Pesadelo - As fotos que a família manterá pela casa mostram Júlia rindo. As lembranças são de uma menina doce, que fazia amizades com todos em sua volta, tinha apreço pelos idosos. "Ela não podia ver alguém pedindo esmolas que nos fazia doar algum dinheiro", disse o pai. "Ainda acho que isso é só um pesadelo e que ela vai entrar pela porta qualquer dia desses."

No dia 19 passado ela completaria 4 anos. Queria uma festa temática da personagem Bela Adormecida e pediu de presente bicicleta e cachorro. Como homenagem, todos os amigos e parentes compareceram para festejar sua memória. "Foi um dia muito doloroso." Inclusive para as duas avós, que vieram do Ceará, onde o casal, junto há 11 anos, nasceu. Era a única neta.

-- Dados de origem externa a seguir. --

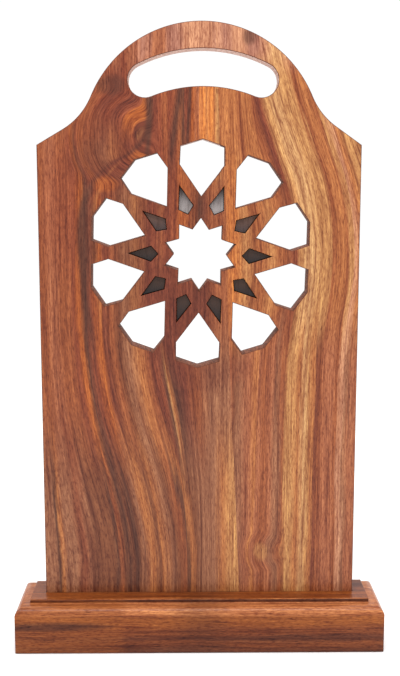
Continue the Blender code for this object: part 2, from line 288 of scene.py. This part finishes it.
def left_board_finish():
    """Red-brown sheesham: its lines lean at the foot and swirl round a knot at the shoulder."""
    finish, tree, (x, y, height) = start_finish("left_board_sheesham")
    rise = height - PLINTH_TOP
    wander = cloud(x, y, rise, 38.0, 3.0, 2.0) - 0.5
    lean = x.ramp(-145.0, -45.0) * x.ramp(18.0, -24.0) * 33.0
    knot = spot(x, rise, (-64.0, 336.0), (36.0, 34.0))
    flow = x - lean * rise.ramp(205.0, 15.0) + wander * 3.5 + knot * 15.0
    across = ragged(flow, y, rise)
    foot = stripes(across + lean, [
        (-116, ASH), (-107, ASH), (-104, UMBER), (-101, TAN), (-97, ASH), (-91, ASH),
        (-86, ROSE), (-80, ASH), (-73, BROWN), (-62, BROWN), (-60, UMBER), (-58, RUST),
        (-55, BROWN), (-52, UMBER), (-49, BROWN), (-46, UMBER), (-43, BROWN), (-40, ASH),
        (-35, TAN), (-30, BROWN), (-26, TAN), (-20, ASH), (-15, BROWN), (-11, RUST),
        (-8, UMBER), (-5, TAN), (-2, BROWN), (4, ASH), (12, ASH), (16, TAN), (27, GOLD),
        (34, TAN)])
    waist = stripes(across, [
        (-118, RUST), (-112, RUST), (-106, ROSE), (-100, RUST), (-95, RUST), (-90, RED),
        (-86, ORANGE), (-82, UMBER), (-78, RED), (-72, ORANGE), (-69, WINE), (-63, RUST),
        (-58, BROWN), (-53, ASH), (-46, TAN), (-40, RUST), (-36, WINE), (-33, RED),
        (-30, UMBER), (-28, GOLD), (-26.5, TAN), (-24, UMBER), (-14, WINE), (-5, RUST),
        (6, ASH), (12, ASH), (20, ASH), (34, ROSE)])
    upper = stripes(across, [
        (-100, ROSE), (-90, RUST), (-84, RUST), (-76, RED), (-70, RUST), (-63, RED),
        (-57, WINE), (-50, RED), (-45, WINE), (-41, RED), (-38, ORANGE), (-34, ORANGE),
        (-32, WINE), (-28, RED), (-24, RUST), (-20, RED), (-14, RUST), (-11, UMBER), (-9, RED),
        (-7, WINE), (-4, ORANGE), (-1, ROSE), (1, AMBER), (5, TAN), (9, AMBER), (14, GOLD)])
    bar = stripes(ragged(x + wander * 9.0, y, rise), [
        (-75, RED), (-66, RUST), (-58, ROSE), (-52, RED), (-46, ROSE), (-38, DUST), (-31, ROSE),
        (-25, ROSE), (-20, DUST), (-14, DUST), (-9, PEACH), (-4, PEACH), (2, PEACH), (8, PEACH),
        (14, DUST)])
    colour = blend((rise + wander * 30.0).ramp(70.0, 150.0), foot, waist)
    streak = rise.curve([(0, -74), (180, -77), (240, -84), (285, -83), (312, -69), (326, -48),
                         (340, -37), (370, -36), (430, -36)])
    past_streak = (across - knot * 15.0 - streak).ramp(-6.0, 2.0) * rise.ramp(285.0, 318.0)
    above = (rise + wander * 20.0).ramp(325.0, 355.0)
    colour = blend(past_streak.combine("MAXIMUM", above), colour, upper)
    colour = blend((rise + wander * 20.0).ramp(374.0, 396.0), colour, bar)
    centre = spot(x, rise, (0.5, 252.8), (92.0, 92.0)) * x.ramp(-92.0, -66.0)
    low_centre = spot(x + wander * 10.0, rise, (-17.0, 212.0), (34.0, 56.0))
    colour = blend(centre * 0.85, colour, stripes(across, [
        (-80, RUST), (-66, RED), (-56, BROWN), (-45, BROWN), (-36, WINE), (-30, RED), (-20, RED),
        (-12, ORANGE), (-6, RUST), (-1, UMBER), (4, WINE), (9, RUST), (20, RUST)]))
    colour = blend(low_centre * 0.92, colour, WINE)
    colour = blend((x - streak + wander * 3.0).bell(4.5) * rise.ramp(165.0, 215.0) * 0.9
                   * rise.ramp(385.0, 365.0), colour, UMBER)
    glow = rise.curve([(0, -70), (200, -71), (262, -75), (290, -74), (306, -67), (318, -57)])
    colour = blend((x - glow + wander * 3.0).bell(2.2) * rise.ramp(190.0, 220.0) * 0.75
                   * rise.ramp(322.0, 314.0), colour, TAN)
    for path, reach, strength in [
            ([(0, -20), (322, -20), (345, -17), (375, -13), (430, -12)], 4.5, 0.95),
            ([(0, -37), (322, -37), (345, -35), (375, -34), (430, -33)], 3.5, 1.00),
            ([(0, -9), (322, -9), (345, -8), (375, -6), (430, -5)], 2.2, 0.85)]:
        line = (x - rise.curve(path) + wander * 3.0).bell(reach)
        line = line * rise.ramp(300.0, 335.0) * rise.ramp(392.0, 368.0)
        colour = blend(line * strength, colour, UMBER)
    for middle, reach, strength, tone in [
            ((-68.0, 324.0), (34.0, 34.0), 0.65, WINE), ((-79.0, 268.0), (9.0, 46.0), 0.6, UMBER),
            ((-62.0, 372.0), (14.0, 9.0), 0.6, UMBER), ((-66.0, 303.0), (11.0, 7.0), 0.7, ORANGE),
            ((2.0, 164.0), (30.0, 15.0), 0.5, WINE),
            ((-99.0, 284.0), (16.0, 60.0), 0.6, RED), ((-80.0, 345.0), (16.0, 26.0), 0.35, RUST),
            ((-76.0, 322.0), (20.0, 16.0), 0.4, BROWN)]:
        colour = blend(spot(x + wander * 8.0, rise, middle, reach) * strength, colour, tone)
    colour, fibre, pore = grained(colour, flow, y, rise)
    satin(tree, colour, fibre, pore)
    return finish


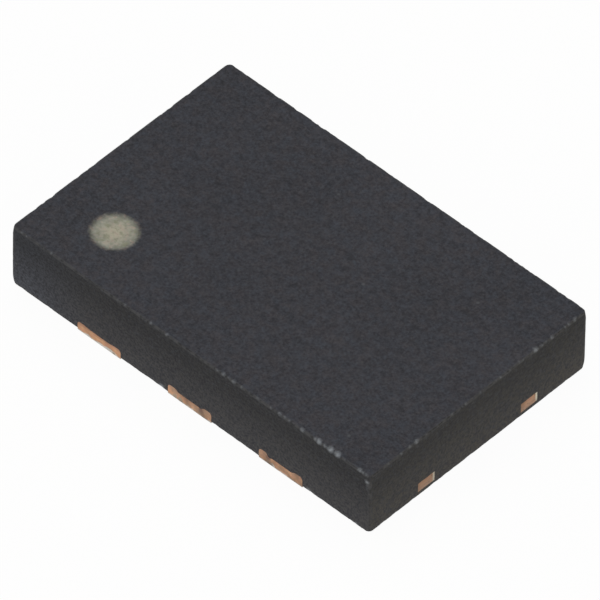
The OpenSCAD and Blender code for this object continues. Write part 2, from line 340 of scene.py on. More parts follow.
mould = {
    "black": (0.0140, 0.0140, 0.0172),
    "dustyWarm": (0.0580, 0.0527, 0.0570),
    "dustyCool": (0.0502, 0.0546, 0.0668),
    "sawn": (0.0452, 0.0434, 0.0428),
    "sawnEnd": (0.0433, 0.0404, 0.0345),
    "paleWallEnd": (-1.25 * mm, -2.3 * mm),  # the long walls are paler between these x
    "paleWallEndShare": 0.8,
    "specular": 0.12,
    "roughness": (0.46, 0.66),
    "cloudSize": 1.1 * mm,
    "cloudShare": 0.2,
    "mottleSize": 0.085 * mm,
    "mottleShare": 0.6,
    "hueSize": 0.12 * mm,
    "grainSize": 0.027 * mm,
    "grainHeight": 3.2 * um,
    "grainOnWall": 0.75,  # how much more the dust shows it on the walls
    "dustBase": 0.25,
    "sawLineSize": 0.012 * mm,
    "sawLineShare": 0.3,
    "scuffColour": (0.048, 0.052, 0.064),
    "scuffSize": 0.042 * mm,
    "scuffShare": 0.4,
    "fleckColour": (0.07, 0.072, 0.076),
    "fleckSpacing": 0.34 * mm,
    "wallFade": (12 * um, 5 * um),  # what is nearer the outside is wall
    # Painted shade and light down the walls: the factor at the top, and at the foot
    "wallShade": (0.62, 1.86),
    "wallShadeStart": 0.2,
    "edgeColour": (0.067, 0.067, 0.0685),
    "edgeWidth": 0.034 * mm,
    "edgePatch": 0.07 * mm,
    # A painted highlight down the upright corners, fuller high up
    "uprightSheen": (0.045 * mm, 0.010 * mm, 1.0),  # where it starts, where it is full, its share
    "uprightSheenFrom": (0.42 * mm, 0.62 * mm),
    "glintAndFleckColour": (0.43, 0.46, 0.49),
    "glintGrain": 0.022 * mm,
    "fullGlintSize": 0.078 * mm,
    "cornerRadius": 0.02 * mm,
    "cornerSteps": 8,
    "tipRadius": 0.06 * mm,  # of the upright corners at their two tips
    "tipReach": 0.11 * mm,
    "edgeRadius": 0.013 * mm,
    "lowerEdgeRadius": 0.005 * mm,
    "sawDepth": 2.4 * um,
    "pointSpacing": 0.0165 * mm,
    "flatFace": 0.1 * mm,  # level faces larger than this across stay flat
    "chipCount": 170,
    "chipLength": (0.02 * mm, 0.06 * mm),
    "chipDepth": (0.007 * mm, 0.020 * mm),
    "lowerShare": 0.45,
    "seed": 11,
    # Where the two top edges nearest the camera are broken, showing pale filler with painted glints:
    # place along the edge, size and depth, in um
    "brokenLong": [
        (-2370, 32, 22), (-2300, 26, 20), (-1950, 31, 22), (-1030, 28, 22), (-920, 30, 22),
        (-560, 38, 26), (-330, 38, 26), (370, 31, 24), (455, 41, 27), (530, 30, 24), (600, 41, 27),
        (710, 34, 25), (930, 34, 25), (1120, 29, 24), (1240, 42, 28), (1310, 34, 26), (1370, 33, 25),
        (1430, 26, 22), (1550, 47, 30), (1740, 44, 30), (1780, 58, 34), (1865, 42, 30), (1940, 63, 37),
        (2035, 62, 37), (2140, 27, 24), (2350, 46, 27), (2395, 40, 28), (2440, 38, 28),
    ],
    "brokenShort": [
        (-1330, 30, 22), (-1140, 36, 25), (-1010, 34, 24), (-910, 46, 27), (-770, 26, 22),
        (-380, 31, 23), (-240, 30, 22), (-190, 32, 23), (-90, 28, 22), (30, 31, 23), (260, 28, 22),
        (320, 33, 24), (460, 28, 22), (610, 35, 24), (660, 30, 23), (850, 52, 30), (940, 36, 26),
        (1010, 34, 25), (1090, 41, 27), (1280, 33, 24), (1340, 35, 24), (1430, 42, 26),
    ],
    # Painted glints on the upright corner between them, and pale flecks of burr on the foot of the long
    # wall: height or place along the edge, and size, in um
    "glintsUpright": [(748, 46), (690, 26), (640, 24)],
    "flecksFoot": [(-390, 64), (1660, 58), (2320, 50)],
}


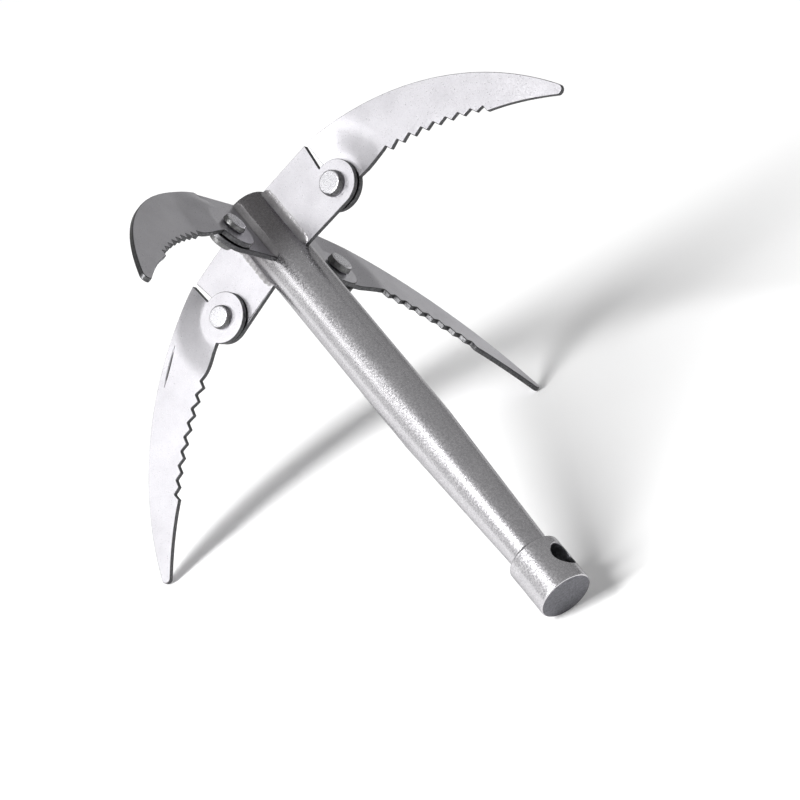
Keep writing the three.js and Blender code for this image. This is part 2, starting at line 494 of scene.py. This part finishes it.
class Nodes:
    """Short calls for one material's nodes."""

    def __init__(self, name):
        self.material = bpy.data.materials.new(name)
        self.material.use_nodes = True
        self.tree = self.material.node_tree
        self.shader = self.tree.nodes["Principled BSDF"]
        self.place = self.add("ShaderNodeTexCoord").outputs["Object"]

    def add(self, kind, **settings):
        node = self.tree.nodes.new(kind)
        for key, value in settings.items():
            setattr(node, key, value)
        return node

    def link(self, output, target):
        self.tree.links.new(output, target)

    def noise(self, scale, detail=2.0, rough=0.5):
        """Noise over the object, with its scale in features per metre."""
        node = self.add("ShaderNodeTexNoise")
        node.inputs["Scale"].default_value = scale
        node.inputs["Detail"].default_value = detail
        node.inputs["Roughness"].default_value = rough
        self.link(self.place, node.inputs["Vector"])
        return node.outputs["Fac"]

    def spread(self, value, low, high, low_to, high_to):
        node = self.add("ShaderNodeMapRange")
        self.link(value, node.inputs["Value"])
        ends = {"From Min": low, "From Max": high, "To Min": low_to, "To Max": high_to}
        for key, number in ends.items():
            node.inputs[key].default_value = number
        return node.outputs["Result"]

    def math(self, operation, a, b):
        node = self.add("ShaderNodeMath", operation=operation)
        for socket, value in zip(node.inputs, (a, b)):
            if isinstance(value, (int, float)):
                socket.default_value = value
            else:
                self.link(value, socket)
        return node.outputs[0]

    def mix(self, share, a, b):
        """A mix of two colours, each a socket or a grey-blue triple."""
        node = self.add("ShaderNodeMix", data_type="RGBA")
        self.link(share, node.inputs["Factor"])
        for socket, value in zip((node.inputs["A"], node.inputs["B"]), (a, b)):
            if isinstance(value, tuple):
                socket.default_value = (*value, 1)
            else:
                self.link(value, socket)
        return node.outputs["Result"]

    def paint_shade(self, colour):
        """The base colour, darkened by painted shade where the mesh says so by its attribute of that name.
        """
        share = self.add("ShaderNodeAttribute", attribute_name="painted_shade").outputs["Fac"]
        painted_shade = self.add("ShaderNodeMix", data_type="RGBA", blend_type="MULTIPLY")
        self.link(share, painted_shade.inputs["Factor"])
        self.link(colour, painted_shade.inputs["A"])
        painted_shade.inputs["B"].default_value = (*HEAD_SHADE_TONE, 1)
        self.link(painted_shade.outputs["Result"], self.shader.inputs["Base Color"])

    def bump(self, height, distance, strength=1.0, under=None):
        node = self.add("ShaderNodeBump")
        node.inputs["Strength"].default_value = strength
        node.inputs["Distance"].default_value = distance
        self.link(height, node.inputs["Height"])
        if under:
            self.link(under, node.inputs["Normal"])
        return node.outputs["Normal"]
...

O apoio dos familiares é o único que Fabrício e Kelly receberam. Dizem que não tomaram nenhuma medida judicial, mas que esperam por uma solução para o caso. "Que o responsável pague. Ninguém, da Prefeitura ou do prédio, veio aqui para ver se estamos precisando de pelo menos um copo d'água. Ninguém quer ser responsável pelo que aconteceu. Vemos o pessoal muito preocupado com os escritórios e esquecem que foram duas vidas que se perderam ali." O casal já passou na frente do prédio algumas vezes após a tragédia. Em todas a revolta e a dor pelas memórias que ele trará para o resto da vida.

Fabrício caminha com dificuldades, precisa de ajuda para subir escadas e ainda sente fortes dores. Ficará pelo menos mais três meses afastado do trabalho. O futuro ainda é uma incógnita. O apoio recebido da religião evangélica e a casa, sempre com a presença de familiares e amigos, amenizam uma dor que jamais passará. Kelly doou alguns brinquedos para crianças do bairro, mas não conseguiu desmontar o quarto. A cama, o berço e o guarda-roupa, com os vestidos que a filha adorava usar, ainda permanecerão. "O amor vai além do fim. Vou amar a minha filha para sempre".